_DATA FOR THIS TASK_.
=-=-=

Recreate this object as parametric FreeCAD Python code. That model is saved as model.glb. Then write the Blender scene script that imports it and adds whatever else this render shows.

=-=-=

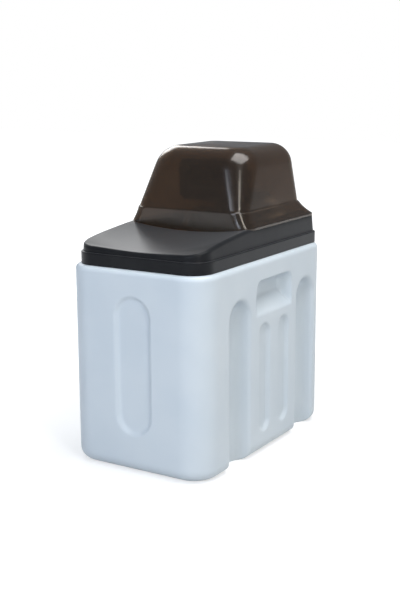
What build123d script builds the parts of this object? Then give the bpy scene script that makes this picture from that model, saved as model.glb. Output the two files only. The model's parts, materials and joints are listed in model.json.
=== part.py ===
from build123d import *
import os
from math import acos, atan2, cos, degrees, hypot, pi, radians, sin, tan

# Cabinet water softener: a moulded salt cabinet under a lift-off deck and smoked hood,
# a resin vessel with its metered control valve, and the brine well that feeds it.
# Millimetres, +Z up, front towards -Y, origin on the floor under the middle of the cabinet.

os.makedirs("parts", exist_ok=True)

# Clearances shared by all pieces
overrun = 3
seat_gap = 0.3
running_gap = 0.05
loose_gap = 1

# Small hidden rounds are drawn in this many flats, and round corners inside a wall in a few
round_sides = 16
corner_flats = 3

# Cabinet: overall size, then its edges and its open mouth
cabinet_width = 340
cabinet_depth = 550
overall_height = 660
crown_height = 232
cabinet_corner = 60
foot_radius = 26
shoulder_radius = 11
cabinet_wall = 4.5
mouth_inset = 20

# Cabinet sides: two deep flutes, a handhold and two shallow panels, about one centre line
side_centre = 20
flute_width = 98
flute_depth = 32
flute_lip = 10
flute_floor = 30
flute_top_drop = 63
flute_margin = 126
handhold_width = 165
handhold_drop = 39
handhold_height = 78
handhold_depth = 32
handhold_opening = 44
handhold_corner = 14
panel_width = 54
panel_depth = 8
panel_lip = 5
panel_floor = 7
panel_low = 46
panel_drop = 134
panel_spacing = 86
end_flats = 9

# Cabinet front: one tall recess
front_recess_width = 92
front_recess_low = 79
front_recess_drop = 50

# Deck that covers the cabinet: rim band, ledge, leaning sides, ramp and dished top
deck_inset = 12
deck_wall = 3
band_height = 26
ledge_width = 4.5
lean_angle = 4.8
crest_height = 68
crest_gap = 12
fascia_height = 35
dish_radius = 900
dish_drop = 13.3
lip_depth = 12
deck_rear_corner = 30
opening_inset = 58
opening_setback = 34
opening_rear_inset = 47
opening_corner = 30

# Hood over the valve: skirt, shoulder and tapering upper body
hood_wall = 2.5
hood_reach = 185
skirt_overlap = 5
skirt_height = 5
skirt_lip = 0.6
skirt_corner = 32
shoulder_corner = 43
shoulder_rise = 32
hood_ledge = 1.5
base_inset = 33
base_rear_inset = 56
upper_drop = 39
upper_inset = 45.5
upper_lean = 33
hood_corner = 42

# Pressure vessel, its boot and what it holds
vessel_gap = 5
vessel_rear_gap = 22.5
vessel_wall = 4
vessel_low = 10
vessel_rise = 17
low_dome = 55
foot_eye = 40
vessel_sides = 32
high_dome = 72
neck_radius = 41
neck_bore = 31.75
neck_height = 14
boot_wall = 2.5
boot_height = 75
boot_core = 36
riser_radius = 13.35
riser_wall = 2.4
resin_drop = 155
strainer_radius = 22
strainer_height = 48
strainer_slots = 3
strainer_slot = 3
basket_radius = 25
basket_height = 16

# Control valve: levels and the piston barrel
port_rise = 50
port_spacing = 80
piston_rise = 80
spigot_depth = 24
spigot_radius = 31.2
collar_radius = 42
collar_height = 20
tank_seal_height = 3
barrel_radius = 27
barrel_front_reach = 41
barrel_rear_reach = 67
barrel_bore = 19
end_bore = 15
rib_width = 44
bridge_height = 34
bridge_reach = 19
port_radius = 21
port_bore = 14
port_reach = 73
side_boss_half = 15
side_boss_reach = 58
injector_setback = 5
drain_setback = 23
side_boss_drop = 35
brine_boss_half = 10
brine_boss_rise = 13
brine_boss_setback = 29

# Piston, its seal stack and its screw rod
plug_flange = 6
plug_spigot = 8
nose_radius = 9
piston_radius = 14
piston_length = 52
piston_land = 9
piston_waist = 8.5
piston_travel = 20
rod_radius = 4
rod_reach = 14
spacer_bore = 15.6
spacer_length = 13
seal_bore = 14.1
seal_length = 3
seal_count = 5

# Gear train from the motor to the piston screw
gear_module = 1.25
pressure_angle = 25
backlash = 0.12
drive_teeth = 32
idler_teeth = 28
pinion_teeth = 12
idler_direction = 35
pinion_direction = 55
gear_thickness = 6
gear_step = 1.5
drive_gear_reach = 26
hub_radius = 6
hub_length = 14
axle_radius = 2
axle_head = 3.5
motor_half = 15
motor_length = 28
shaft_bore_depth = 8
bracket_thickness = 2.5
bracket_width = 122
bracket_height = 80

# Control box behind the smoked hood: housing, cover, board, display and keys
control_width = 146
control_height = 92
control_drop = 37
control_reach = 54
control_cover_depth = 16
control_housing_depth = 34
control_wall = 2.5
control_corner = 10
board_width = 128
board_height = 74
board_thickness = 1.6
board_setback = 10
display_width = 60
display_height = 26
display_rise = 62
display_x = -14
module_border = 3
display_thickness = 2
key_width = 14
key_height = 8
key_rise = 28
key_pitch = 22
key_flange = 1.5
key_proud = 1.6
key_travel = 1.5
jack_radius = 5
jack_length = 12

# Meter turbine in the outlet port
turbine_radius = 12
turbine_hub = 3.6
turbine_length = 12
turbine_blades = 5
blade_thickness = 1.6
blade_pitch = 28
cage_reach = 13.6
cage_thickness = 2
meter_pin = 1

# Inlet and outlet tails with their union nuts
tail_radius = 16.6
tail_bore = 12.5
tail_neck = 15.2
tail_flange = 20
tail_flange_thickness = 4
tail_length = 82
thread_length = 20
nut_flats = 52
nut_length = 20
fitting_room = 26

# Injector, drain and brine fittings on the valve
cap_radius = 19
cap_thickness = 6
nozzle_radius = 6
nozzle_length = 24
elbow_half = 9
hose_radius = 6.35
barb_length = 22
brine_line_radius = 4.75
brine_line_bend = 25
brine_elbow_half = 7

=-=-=

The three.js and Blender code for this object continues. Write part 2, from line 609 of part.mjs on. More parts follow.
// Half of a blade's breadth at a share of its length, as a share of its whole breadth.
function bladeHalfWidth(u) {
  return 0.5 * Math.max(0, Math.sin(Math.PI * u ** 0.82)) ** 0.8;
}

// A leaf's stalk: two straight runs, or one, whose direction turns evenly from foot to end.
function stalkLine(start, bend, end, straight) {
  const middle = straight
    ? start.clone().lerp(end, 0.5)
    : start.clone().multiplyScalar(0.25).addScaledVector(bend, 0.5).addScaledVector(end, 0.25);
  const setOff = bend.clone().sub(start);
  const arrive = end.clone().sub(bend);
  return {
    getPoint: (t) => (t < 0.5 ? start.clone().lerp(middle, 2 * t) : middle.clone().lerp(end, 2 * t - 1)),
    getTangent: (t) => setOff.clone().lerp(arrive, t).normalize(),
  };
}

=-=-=

_PROBLEM STATEMENT_. Copy out precisely the lines from the line with "What build123d script" to the line with "from math import" in the material above, including those two lines and omitting all the rest.

_SOLUTION TO THE EXERCISE_.
What build123d script builds the parts of this object? Then give the bpy scene script that makes this picture from that model, saved as model.glb. Output the two files only. The model's parts, materials and joints are listed in model.json.
=== part.py ===
from build123d import *
import os
from math import acos, atan2, cos, degrees, hypot, pi, radians, sin, tan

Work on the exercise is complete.